Doch nach der "Crazy City" folgt ein Neuanfang in einer anderen Stadt: Genzken geht erneut nach Berlin, mitten in den künstlerischen Aufbruch der Nachwendezeit hinein. In den folgenden Jahren formuliert sie ihr neues Vokabular aus, in der großen Serie "Empire/Vampire" zum Beispiel, in der Plastikfiguren wie in Filmsets in Krieg und Katastrophen stecken, oder in "Oil", ihrem Beitrag für den deutschen Pavillon in Venedig 2007, zu dem sie Nicolaus Schafhausen eingeladen hatte.

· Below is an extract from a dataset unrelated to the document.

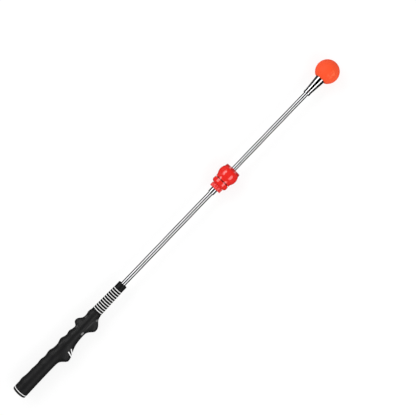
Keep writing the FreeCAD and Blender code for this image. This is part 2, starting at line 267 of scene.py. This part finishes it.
# place on the ball seen from above, its length and width, and the lighter colour of the raised grains,
# painted there as a highlight on them
BALL_GRAIN_GLINT_PATCH = (738.0, -10.0, 12.0, 9.0, (1.0, 0.17, 0.06))


def plastic(name, colour, deep_colour, gloss, grain=0.6, specular=0.5, coat=0.0, groove=None, patch=None):
    """A moulded plastic: mottled between two close colours, with a faint orange-peel surface.

    Painted shade darkens a groove, which is given as its first and last station in millimetres: a dark colour
    is mixed in there for the shadow inside it. A patch is an oval place, seen from above, with coarser raised
    grains, painted lighter as a highlight on them."""
    paint = Paint(name, Specular_IOR_Level=specular, Coat_Weight=coat, Coat_Roughness=0.08)
    cloud = paint.noise(9.0, detail=4.0)
    peel = paint.noise(grain, detail=2.0)
    skin = paint.mix(cloud, colour, deep_colour)
    if groove:
        start, end = groove
        station = paint.axis("X")
        # painted shade: the groove floor is darkened in colour in place of the shadow inside it
        groove_shade = paint.ramp(station, start - GROOVE_FADE, start) * paint.ramp(station, end + GROOVE_FADE, end)
        skin = paint.mix(groove_shade * GROOVE_SHADE_COVER, skin, GROOVE_PAINTED_SHADE)
    height, depth = peel, PEEL_DEPTH
    if patch:
        *place, grain_glint_colour = patch
        # painted highlight: the raised grains are real bumps, and their lighter colour in this patch stands
        # in for the glints on them
        grains = paint.spot(*place) * paint.ramp(paint.noise(GRAIN_SIZE, detail=1.0), 0.48, 0.62)
        skin = paint.mix(grains * GRAIN_GLINT_COVER, skin, grain_glint_colour)
        height, depth = peel * (PEEL_DEPTH / GRAIN_DEPTH) + grains, GRAIN_DEPTH
    paint.set(Base_Color=skin)
    paint.set(Roughness=cloud * 0.10 + peel * 0.06 + (1.0 - gloss - 0.08))
    paint.bump(height, depth)
    return paint.material


groove_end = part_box("slider_bulb")[0][0] / MM
slider_red = plastic("slider_red", (0.90, 0.018, 0.010), (0.82, 0.013, 0.008), gloss=0.80,
                     specular=0.9, coat=0.5, groove=(groove_end - GROOVE_WIDTH, groove_end))
rim_red = plastic("rim_red", (0.55, 0.020, 0.018), (0.47, 0.015, 0.014), gloss=0.80,
                  specular=0.9, coat=0.5)
ball_orange = plastic("ball_orange", (0.97, 0.088, 0.020), (0.93, 0.075, 0.015), gloss=0.40,
                      grain=0.9, specular=0.25, patch=BALL_GRAIN_GLINT_PATCH)
black_satin = plastic("black_satin", (0.008, 0.008, 0.0085), (0.005, 0.005, 0.0055), gloss=0.50,
                      specular=0.2)
white_satin = plastic("white_satin", (0.95, 0.95, 0.94), (0.91, 0.91, 0.90), gloss=0.55)
core_grey = plastic("core_grey", (0.12, 0.12, 0.13), (0.09, 0.09, 0.10), gloss=0.45)
liner_white = plastic("liner_white", (0.85, 0.84, 0.80), (0.78, 0.77, 0.73), gloss=0.55)
print("plastics:", slider_red.name, rim_red.name, ball_orange.name, black_satin.name, white_satin.name)


# %% Rubber
# place along the stick and across it, length, width and grey of each painted sheen spot, seen from above:
# painted highlights on the wing's crease, the wing roots and the swells
PAINTED_SHEEN_SPOTS = [
    (162.0, -8.0, 17.0, 1.0, 0.035), (145.0, -8.4, 4.0, 2.0, 0.26), (147.0, 7.0, 4.0, 2.2, 0.05),
    (169.5, 7.0, 4.0, 1.8, 0.06), (177.0, -11.0, 3.0, 2.6, 0.14), (108.0, 6.5, 6.0, 2.0, 0.03),
]


def rubber():
    """Dull black rubber: a moulded stipple, clouded gloss, and lighter spots painted as sheen where the
    crease and swells catch the light.
    """
    paint = Paint("grip_rubber", Specular_IOR_Level=0.38)
    bloom = paint.noise(22.0, detail=4.0)
    stipple = paint.cells(0.9)
    grain = paint.noise(0.35, detail=2.0)
    skin = paint.mix(bloom, (0.006, 0.006, 0.0064), (0.010, 0.010, 0.0106))
    # painted sheen: lighter greys are mixed in where the crease and swells catch the light, as seen from
    # above
    for x, y, long, wide, shade in PAINTED_SHEEN_SPOTS:
        skin = paint.mix(paint.spot(x, y, long, wide), skin, (shade, shade, shade))
    paint.set(Base_Color=skin)
    paint.set(Roughness=bloom * 0.16 + grain * 0.08 + 0.40)
    paint.bump(stipple * 0.7 + grain * 0.3, 0.05)
    return paint.material


grip_rubber = rubber()
print("rubber:", grip_rubber.name)

# %% [markdown]
# ## Making round parts
# Nearly every part of the stick is turned or moulded round the same line, so one helper makes them:
# it draws half of the part's section as a closed outline of (station, radius) points, and `spin`
# sweeps it round X. The corners are then bevelled, because a real edge always catches a little light.
# A Weighted Normal modifier keeps the flat faces flat where they meet the rounded corners.

# %% Helpers for round parts
AROUND = 128
X_AXIS = (1.0, 0.0, 0.0)


def corner_edges(bm, angle):
    """Edges where two faces meet at more than this many degrees."""
    limit = math.radians(angle)
    return [e for e in bm.edges if len(e.link_faces) == 2 and e.calc_face_angle() > limit]


def spun(outline, steps=AROUND):
    """A bmesh of the closed outline, in millimetres, swept once round X."""
    bm = bmesh.new()
    verts = [bm.verts.new((x * MM, r * MM, 0.0)) for x, r in outline]
    edges = [bm.edges.new(pair) for pair in zip(verts, verts[1:] + verts[:1])]
    bmesh.ops.spin(bm, geom=verts + edges, cent=(0, 0, 0), axis=X_AXIS, angle=math.tau, steps=steps,
                   use_merge=True)
    bmesh.ops.remove_doubles(bm, verts=bm.verts, dist=0.001 * MM)
    bmesh.ops.dissolve_degenerate(bm, edges=bm.edges, dist=0.0005 * MM)
    bmesh.ops.recalc_face_normals(bm, faces=bm.faces)
    return bm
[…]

Dafür kombiniert sie billige Baumarktmaterialien mit teurer Designermode, nutzt Spielzeugfiguren, Comicbilder und Poster.

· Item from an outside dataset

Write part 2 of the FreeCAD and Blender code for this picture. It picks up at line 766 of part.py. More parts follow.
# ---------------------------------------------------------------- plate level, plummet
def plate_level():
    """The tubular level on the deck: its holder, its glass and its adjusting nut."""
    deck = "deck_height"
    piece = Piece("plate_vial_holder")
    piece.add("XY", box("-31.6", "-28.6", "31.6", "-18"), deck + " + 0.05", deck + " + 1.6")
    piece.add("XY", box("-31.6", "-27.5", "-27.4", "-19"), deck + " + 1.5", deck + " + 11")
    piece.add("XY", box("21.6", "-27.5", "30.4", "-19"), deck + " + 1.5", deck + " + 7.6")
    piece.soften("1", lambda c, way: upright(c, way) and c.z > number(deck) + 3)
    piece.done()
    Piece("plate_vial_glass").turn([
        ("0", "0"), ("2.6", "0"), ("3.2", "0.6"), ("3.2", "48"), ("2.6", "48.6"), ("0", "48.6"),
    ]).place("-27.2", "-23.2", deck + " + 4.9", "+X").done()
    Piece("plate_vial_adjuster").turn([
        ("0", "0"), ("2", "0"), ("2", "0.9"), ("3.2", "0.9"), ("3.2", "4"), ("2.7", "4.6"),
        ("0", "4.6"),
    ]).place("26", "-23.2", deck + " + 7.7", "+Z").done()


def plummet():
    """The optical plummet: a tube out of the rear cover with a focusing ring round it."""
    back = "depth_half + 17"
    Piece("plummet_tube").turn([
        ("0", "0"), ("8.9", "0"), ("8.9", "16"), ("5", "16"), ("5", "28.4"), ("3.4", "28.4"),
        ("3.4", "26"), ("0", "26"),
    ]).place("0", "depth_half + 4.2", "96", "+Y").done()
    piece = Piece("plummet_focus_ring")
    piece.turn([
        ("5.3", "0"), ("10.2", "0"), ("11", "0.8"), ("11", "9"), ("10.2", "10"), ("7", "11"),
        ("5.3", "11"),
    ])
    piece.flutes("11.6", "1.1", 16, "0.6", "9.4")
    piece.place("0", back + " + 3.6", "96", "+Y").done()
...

Modernistische Architektur bleibt eine ihrer Passionen: In den Spiegelfolien ihrer Installationen blitzen die gerasterten Glasfassaden des International Style auf, in den "New Buildings for Berlin“"verkantet sie leuchtendes Glas zu Hochhausmodellen wie aus einem Traum von Mies van der Rohe, und auch für den Ground Zero in New York entwickelt sie einen eigenen, gleichnamigen Entwurf: im Zentrum eine Diskothek, 24 Stunden am Tag geöffnet. Tanzen statt leiden.

Diese komplexen Installationen und Environments wirken nur vordergründig so, als habe der Zufall seine Hände mit im Spiel. Dahinter steckt ein sehr präzises Raum- und Materialempfinden, "die Rigidität aus den früheren Jahren ist immer noch da", sagt die Künstlerin 2005 zu Wolfgang Tillmans.

Für Laura Hoptman, die 2013 die Retrospektive am MoMA kokuratierte, steht Genzken mit ihrem Wechsel zur Assemblage an der Spitze eines globalen Trends: "Die Wildheit, Freiheit, Gewalttätigkeit, der Outlaw-Status zusammen mit der formalen Intelligenz, die in diesen Assemblagen stecken, hatten eine enorme Wirkung auf die heutige Generation von internationalen Künstlern." Nicht zuletzt der Mut, die Medien und Techniken frei zu wechseln, macht Genzken zum Role-Model. "Sie ist kompromisslos in einem Ausmaß, wie ich das nie sein könnte", sagt zum Beispiel der Künstler Simon Denny.

Was sie antreibt, hat Genzken 2006 am Ende des Gesprächs mit Diedrich Diederichsen formuliert: "Humor, Eros, Liebe und Überraschung sind die Zukunft der Kunst. Wie soll ich enden? Viele Leute sind unglücklich, und ich finde, das nervt."